Multi-Process Parallelization with ProcessPoolExecutor #276

BuffMcBigHuge · 2025-06-25T02:04:42Z

Summary

This pull request refactors the core stream processing architecture of Comfystream to enable true parallelization using a pool of worker processes managed by comfy.distributed.process_pool_executor.ProcessPoolExecutor ( HiddenSwitch ). This transition from a single-process, multi-threaded model to a multi-process architecture allows for significant performance gains, greater stability, and the ability to run multiple, independent ComfyUI workflows concurrently.

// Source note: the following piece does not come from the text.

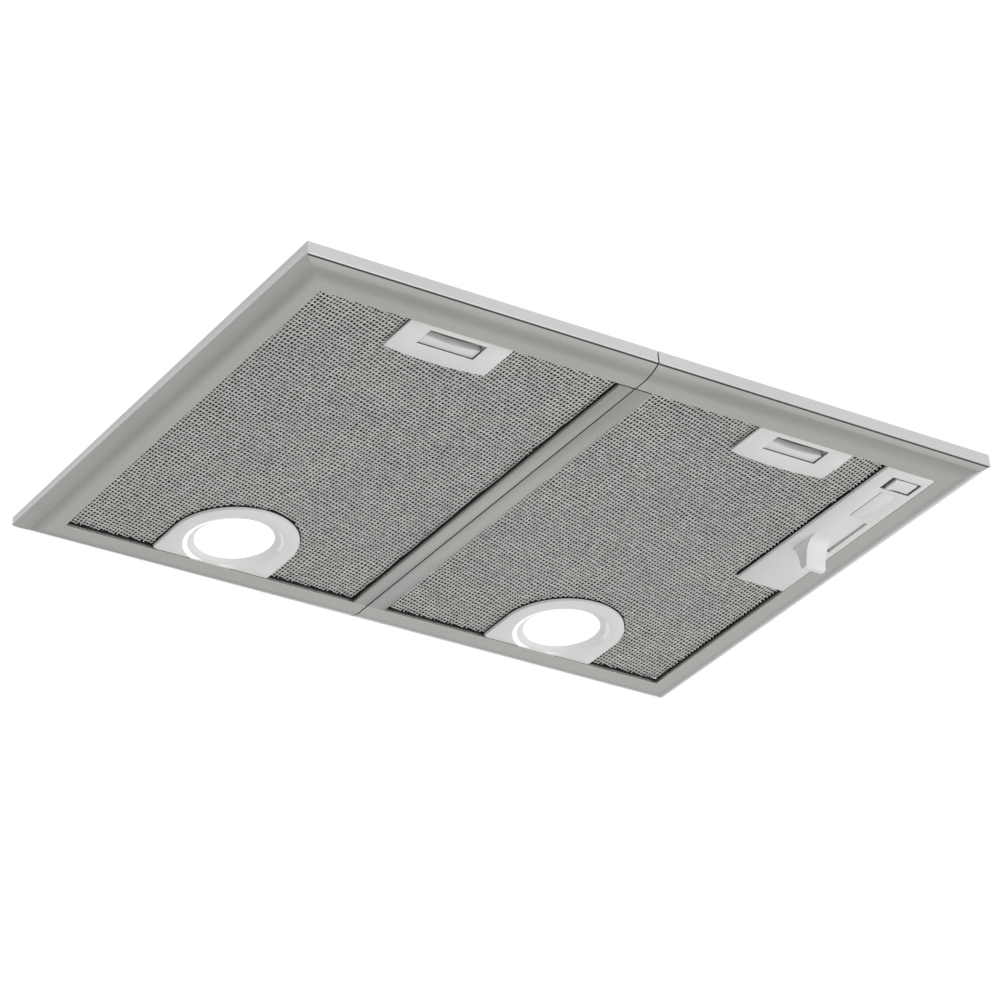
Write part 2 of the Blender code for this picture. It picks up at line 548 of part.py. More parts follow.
def build_latch(side, pivot):
    x = LATCH_X[side]
    front = OPEN_FRONT + FILTER_GAP + GAP
    plate = make_object(f"latch_plate_{side}", prism(latch_outline(x), *LATCH_Z), "white_plastic", pivot)
    box_x = (x - LATCH_BOX_HALF, x + LATCH_BOX_HALF)
    join(plate, block(box_x, (front, LATCH_BOX_REAR), (LATCH_Z[0] + GAP, LATCH_BOX_TOP)), "box")
    inner_x = (box_x[0] + SHEET, box_x[1] - SHEET)
    hollow = block(inner_x, (front + SHEET, LATCH_BOX_REAR - SHEET), (LATCH_SKIN_TOP, LATCH_BOX_TOP - SHEET))
    cut(plate, hollow, "hollow")
    recess = block((x - RECESS_HALF, x + RECESS_HALF), RECESS_Y, (LATCH_Z[0] - CUT_PAST, LATCH_SKIN_TOP + SHEET))
    cut(plate, recess, "recess")
    for label, middle in (("left_slot", x - BOLT_X), ("right_slot", x + BOLT_X)):
        slot = block((middle - BOLT_HALF - GAP, middle + BOLT_HALF + GAP), (front - CUT_PAST, front + SHEET * 2),
                     BOLT_SLOT_Z)
        cut(plate, slot, label)

    steps = 8
    nose = []
    for step in range(steps + 1):
        share = -1 + 2 * step / steps
        nose.append((x + LEVER_HALF * share, LEVER_Y[0] + LEVER_HOLLOW * (1 - share ** 2)))
    bar = nose + [(x + LEVER_HALF, LEVER_Y[1]), (x - LEVER_HALF, LEVER_Y[1])]
    origin = (x, LEVER_Y[1], LEVER_Z[0])
    lever = make_object(f"latch_slide_{side}", prism(bar, *LEVER_Z), "white_plastic", origin)
    reach = BOLT_X + BOLT_HALF
    join(lever, block((x - reach, x + reach), WEB_Y, WEB_Z), "web")
    for label, middle in (("left_bolt", x - BOLT_X), ("right_bolt", x + BOLT_X)):
        join(lever, block((middle - BOLT_HALF, middle + BOLT_HALF), BOLT_Y, BOLT_Z), label)
    make_spring(f"latch_spring_{side}", x, (WEB_Y[1] + GAP, LATCH_BOX_REAR - SHEET - GAP))


def make_spring(name, x, ends):
    """A small compression spring along Y, as a round wire wound on a helix with closed ends."""
    count = SPRING_TURNS * SPRING_AROUND
    start, end = ends[0] + SPRING_WIRE, ends[1] - SPRING_WIRE
    sections = []
    for step in range(count + 1):
        angle = 2 * math.pi * step / SPRING_AROUND
        outward = Vector((math.cos(angle), 0, math.sin(angle)))
        middle = Vector((x, start + (end - start) * step / count, SPRING_Z)) + outward * SPRING_RADIUS
        section = []
        for side in range(SPRING_SIDES):
            turn = 2 * math.pi * side / SPRING_SIDES
            along = Vector((0, SPRING_WIRE * math.sin(turn), 0))
            section.append(middle + outward * SPRING_WIRE * math.cos(turn) + along)
        sections.append(section)
    make_object(name, loft(sections), "steel")


# ---------------------------------------------------------------- lamps

def build_lamp(side):
    x = LAMP_X[side]
    centre = (x, LAMP_Y, 0)
    rear = OPEN_REAR - GAP
    bezel = make_object(f"lamp_bezel_{side}", prism(bezel_outline(x, 0, rear), *BEZEL_Z), "white_plastic")
    dish = cone(RING_RADIUS + DISH_EDGE, LENS_RADIUS, BEZEL_Z[0] - SHEET, LENS_Z, centre)
    cut(bezel, dish, "dish")
    cut(bezel, rod(LENS_RADIUS - GAP, LENS_Z - SHEET, CUT_PAST, centre), "light_hole")
    cut(bezel, rod(LENS_RADIUS + LENS_SEAT, LENS_Z, CUT_PAST, centre), "lens_seat")
    lens_low = LENS_Z + GAP
    lens = rod(LENS_RADIUS + LENS_SEAT - GAP, lens_low, lens_low + LENS_THICKNESS, centre)
    make_object(f"lamp_lens_{side}", lens, "opal_glass")
    flange = (BEZEL_Z[1] + GAP, BEZEL_Z[1] + GAP + SHEET)
    holder = make_object(f"lamp_holder_{side}",
                         prism(bezel_outline(x, -2 * SHEET, BOX_REAR - SHEET - GAP), *flange), "zinc_sheet")
    join(holder, rod(CAN_RADIUS, flange[0] + SHEET / 2, CAN_TOP, centre), "can")
    cut(holder, rod(CAN_RADIUS - SHEET, flange[0] - CUT_PAST, CAN_TOP - SHEET, centre), "inside")
    rings = []
    for index in range(BULB_SIDES):
        angle = 2 * math.pi * index / BULB_SIDES
        rings.append([(x + r * math.cos(angle), LAMP_Y + r * math.sin(angle), z) for r, z in BULB_PROFILE])
    shape = loft(rings, closed_path=True)
    bmesh.ops.remove_doubles(shape, verts=shape.verts, dist=MERGE)
    bmesh.ops.dissolve_degenerate(shape, dist=MERGE, edges=shape.edges)
    make_object(f"lamp_bulb_{side}", shape, "opal_glass")


# ---------------------------------------------------------------- controls

def grown(span, by):
    return span[0] - by, span[1] + by


def build_panel():
    panel = make_object("control_panel", block(PANEL_X, PANEL_Y, PANEL_Z), "white_plastic")
    inner_z = (PANEL_Z[0] + PANEL_SKIN, PANEL_Z[1] + CUT_PAST)
    cut(panel, block(grown(PANEL_X, -SHEET), grown(PANEL_Y, -SHEET), inner_z), "hollow")
    through = (PANEL_Z[0] - CUT_PAST, PANEL_Z[0] + 2 * PANEL_SKIN)
    cut(panel, block(grown(SWITCH_X, GAP), grown(SWITCH_Y, GAP), through), "switch_hole")
    cut(panel, block(SLOT_X, SLOT_Y, through), "slot")
    cut(panel, block(PLATE_X, PLATE_Y, (PANEL_Z[0] - CUT_PAST, PANEL_Z[0] + PLATE_POCKET)), "name_pocket")
    plate = block((PLATE_X[0] + PLATE_GROOVE, PLATE_X[1] - GAP), grown(PLATE_Y, -GAP),
                  (PANEL_Z[0], PANEL_Z[0] + PLATE_THICKNESS))
    make_object("name_plate_blank", plate, "white_plastic")


def build_rocker():
    """The light switch: a black body through the panel, and a light rocker in its well."""
    x, y = ROCKER_CENTRE
    half_x, half_y = ROCKER_HALF
    pivot = Vector((x, y, ROCKER_PIVOT_Z))
    shape = loft([[(share * half_x, end, height) for share, height in ROCKER_PROFILE]
                  for end in (-half_y, half_y)])
    bmesh.ops.rotate(shape, verts=shape.verts, matrix=Matrix.Rotation(-ROCKER_TILT, 3, "Y"))
    bmesh.ops.translate(shape, verts=shape.verts, vec=pivot)
    make_object("light_rocker", shape, "white_plastic", pivot)
    body = make_object("light_switch_body", block(SWITCH_X, SWITCH_Y, SWITCH_Z), "black_plastic")
    well_x = (x - half_x - SWITCH_SIDE_ROOM, x + half_x + SWITCH_SIDE_ROOM)
    well = block(well_x, (y - half_y - GAP, y + half_y + GAP), (SWITCH_Z[0] - CUT_PAST, SWITCH_WELL_TOP))
    cut(body, well, "well")


def build_slider():
    """The fan speed slider: a scooped blade under the panel, with an arm, a stem through the slot, and the
    strip that closes the slot behind it."""
    low = PANEL_Z[0] - GAP
    ramp = []
    length = KNOB_BLADE_Y - KNOB_FRONT
    for step in range(KNOB_STEPS + 1):
        share = step / KNOB_STEPS * 0.985
        ramp.append((KNOB_FRONT + length * share, low - KNOB_EDGE - KNOB_RAMP * (1 - math.sqrt(1 - share ** 3))))
    back = [(KNOB_BLADE_Y + behind, low - below) for behind, below in KNOB_TIP]
    slider = make_object("fan_slider", prism(ramp + back + [(KNOB_FRONT, low)], *KNOB_X, axis="X"),
                         "white_plastic", (KNOB_X[0], STEM_Y[1], low))
    arm_y = (KNOB_BLADE_Y + ARM_BACK[0], KNOB_BLADE_Y + ARM_BACK[1])
    arm = block((KNOB_X[1] - ARM_DEPTH, SLOT_X[1] + ARM_OVERLAP), arm_y, (low - ARM_DEPTH, low))
    join(slider, arm, "arm")
    stem_x = grown(SLOT_X, -GAP)
    join(slider, block(stem_x, STEM_Y, (low - ARM_DEPTH / 2, STEM_TOP)), "stem")
    shutter_low = PANEL_Z[0] + PANEL_SKIN + GAP
    shutter = block(SHUTTER_X, SHUTTER_Y, (shutter_low, shutter_low + SHUTTER_THICKNESS))
    join(slider, shutter, "shutter")
    body = block(SPEED_SWITCH_X, SPEED_SWITCH_Y, (PANEL_Z[1], SPEED_SWITCH_TOP))
    make_object("speed_switch_body", body, "black_plastic")


def build_control_box():
    """The cover over the switches, which also ties the panel to the housing's right wall."""
    low = PANEL_Z[1] + GAP
    x = (PANEL_X[0] + SHEET / 2, BOX_RIGHT - SHEET - GAP)
    y = (PANEL_Y[0] + 2 * SHEET, PANEL_Y[1] - SHEET)
    box = make_object("control_box", block(x, y, (low, CONTROL_BOX_TOP)), "grey_plastic")
    inner = block(grown(x, -SHEET), grown(y, -SHEET), (low - CUT_PAST, CONTROL_BOX_TOP - SHEET))
    cut(box, inner, "hollow")


# ---------------------------------------------------------------- wiring and clamps

def build_wiring():
    wall = BOX_LEFT + SHEET + GAP
    x = (wall, wall + TERMINAL_WIDTH)
    terminal = make_object("terminal_box", block(x, TERMINAL_Y, TERMINAL_Z), "grey_plastic")
    inner_y = (TERMINAL_Y[0] - CUT_PAST, TERMINAL_Y[1] - TERMINAL_WALL)
    cut(terminal, block(grown(x, -TERMINAL_WALL), inner_y, grown(TERMINAL_Z, -TERMINAL_WALL)), "hollow")
    ceiling = BOX_TOP - SHEET - GAP
    capacitor = rod(CAPACITOR_RADIUS, -CAPACITOR_LENGTH, 0.0, (*CAPACITOR_AT, ceiling), MOTOR_SIDES)
    make_object("motor_capacitor", capacitor, "white_plastic")
    profile = [(radius, BOX_TOP + GAP + height) for radius, height in GLAND_PROFILE]
    make_object("cable_gland", turned(profile, GLAND_AT, MOTOR_SIDES), "black_plastic")


def build_clamps():
    for side, direction in (("left", -1), ("right", 1)):
        for place, y in zip(("front", "rear"), CLAMP_Y):
            x = direction * CLAMP_X
            name = f"{side}_{place}"
            head = (-SHEET - GAP - CLAMP_HEAD, -SHEET - GAP)
            screw = make_object(f"clamp_screw_{name}", rod(CLAMP_HEAD_RADIUS, *head, (x, y, 0), SMALL_ROUND),
                                "steel")
            shank = rod(CLAMP_SCREW_RADIUS, head[0] + SHEET, CLAMP_SCREW_TOP, (x, y, 0), SMALL_ROUND)
            join(screw, shank, "shank")
            end = [(x + CLAMP_HALF, y + CLAMP_LENGTH), (x - CLAMP_HALF, y + CLAMP_LENGTH)]
            outline = arc((x, y), CLAMP_HALF, 180, 360, 10) + end
            arm = make_object(f"clamp_arm_{name}", prism(outline, *CLAMP_Z), "zinc_sheet", (x, y, CLAMP_Z[0]))
            bore = rod(CLAMP_SCREW_RADIUS + GAP, 0.0, CLAMP_Z[1] + CUT_PAST, (x, y, 0), SMALL_ROUND)
            cut(arm, bore, "bore")


def main():
    clear_scene()
    build_trim()
    build_housing()
    build_fan_casing()
    build_wheel()
    build_motor()
    build_outlet()
    for side in ("left", "right"):
        build_latch(side, build_filter(side))
        build_lamp(side)
    build_panel()
    build_rocker()
    build_slider()
    build_control_box()
    build_wiring()
    build_clamps()


main()
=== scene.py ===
"""Looks of the under cabinet range hood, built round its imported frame. Metres, +Z up, front at -Y."""

import json
import math

import bmesh
import bpy
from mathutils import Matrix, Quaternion, Vector, noise
from mathutils.bvhtree import BVHTree

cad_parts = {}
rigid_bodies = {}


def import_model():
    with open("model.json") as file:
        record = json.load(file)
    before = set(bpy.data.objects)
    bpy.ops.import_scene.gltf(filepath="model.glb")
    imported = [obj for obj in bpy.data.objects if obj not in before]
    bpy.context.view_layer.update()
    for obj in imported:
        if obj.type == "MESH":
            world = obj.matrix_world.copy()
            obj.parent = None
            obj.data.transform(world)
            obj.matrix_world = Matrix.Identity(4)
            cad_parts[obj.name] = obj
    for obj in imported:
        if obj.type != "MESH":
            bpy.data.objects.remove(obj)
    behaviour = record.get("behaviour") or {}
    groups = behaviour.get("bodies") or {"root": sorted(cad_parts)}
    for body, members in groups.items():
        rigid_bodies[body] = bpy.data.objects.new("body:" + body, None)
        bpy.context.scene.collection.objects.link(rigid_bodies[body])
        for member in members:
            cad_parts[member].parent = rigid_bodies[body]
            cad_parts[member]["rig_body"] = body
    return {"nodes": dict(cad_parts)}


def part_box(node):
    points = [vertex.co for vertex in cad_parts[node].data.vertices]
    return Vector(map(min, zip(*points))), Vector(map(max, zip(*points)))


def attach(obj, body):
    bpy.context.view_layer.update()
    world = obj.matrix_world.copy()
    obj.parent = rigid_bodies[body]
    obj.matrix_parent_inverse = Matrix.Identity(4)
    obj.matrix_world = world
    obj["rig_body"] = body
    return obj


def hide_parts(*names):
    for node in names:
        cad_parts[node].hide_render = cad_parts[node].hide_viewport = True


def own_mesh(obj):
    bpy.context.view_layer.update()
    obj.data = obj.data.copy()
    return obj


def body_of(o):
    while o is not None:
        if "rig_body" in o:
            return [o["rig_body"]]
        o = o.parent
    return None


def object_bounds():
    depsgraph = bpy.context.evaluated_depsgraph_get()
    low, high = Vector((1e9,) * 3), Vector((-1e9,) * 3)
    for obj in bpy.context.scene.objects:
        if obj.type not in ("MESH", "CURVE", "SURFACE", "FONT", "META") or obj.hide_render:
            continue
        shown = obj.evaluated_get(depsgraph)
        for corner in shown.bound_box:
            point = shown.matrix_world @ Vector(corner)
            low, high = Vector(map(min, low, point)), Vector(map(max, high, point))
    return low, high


bl_info = {
    "name": "Range hood looks",
    "version": (1, 0, 0),
    "blender": (4, 5, 0),
    "location": "3D View > Sidebar > Hood",
    "description": "Adds the fine surfaces, materials and stage of a built-in range hood",
    "category": "Object",
}

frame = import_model()
CAD_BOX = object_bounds()
SIDES = ("left", "right")
CORNERS = [f"{side}_{place}" for side in SIDES for place in ("front", "rear")]
TO_LEFT, TO_RIGHT, TO_FRONT, TO_REAR = (0, -1), (0, 1), (1, -1), (1, 1)
UPRIGHT = 0.2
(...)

The key benefit of this update:

Increased Throughput: Multiple worker processes can execute ComfyUI workflows in parallel, dramatically increasing the number of frames that can be processed per second.

Detailed Changes by Component

1. ComfyStreamClient (`client.py`)

The ComfyStreamClient has been fundamentally redesigned to manage the process pool.

Process-Based Parallelism: The client now leverages ProcessPoolExecutor to spawn and manage a configurable number of worker processes. This replaces the previous model where the EmbeddedComfyClient likely used threads within a single process.
Inter-Process Communication (IPC): Communication between the main server process and the worker pool is now handled by multiprocessing.Manager queues (image_inputs, image_outputs). This is essential for safely passing tensor data and control messages across process boundaries.
Worker Management:
- A new distribute_frames task acts as a manager, creating a worker_loop task for each worker in the pool.
- The worker_loop is a persistent task that continuously requests work from the EmbeddedComfyClient, which in turn pulls frames from the shared input queue. This architecture allows workers to independently process frames from one or more workflows.
Simplified Prompt Updates: The update_prompts logic is now much simpler. It updates a shared list of prompts, and the worker loops automatically pick up the changes on their next iteration without requiring a restart or complex locking.
Robust Cleanup: The cleanup method is significantly more robust. It follows a strict sequence:
1. Sets a shutting_down flag to stop workers gracefully.
2. Cancels all worker and manager tasks.
3. Shuts down the EmbeddedComfyClient.
4. Explicitly shuts down the ProcessPoolExecutor, terminating any stubborn worker processes to prevent zombies.

2. Pipeline (`pipeline.py`)

The Pipeline has been adapted to integrate with the new multi-process client and to improve real-time stream stability.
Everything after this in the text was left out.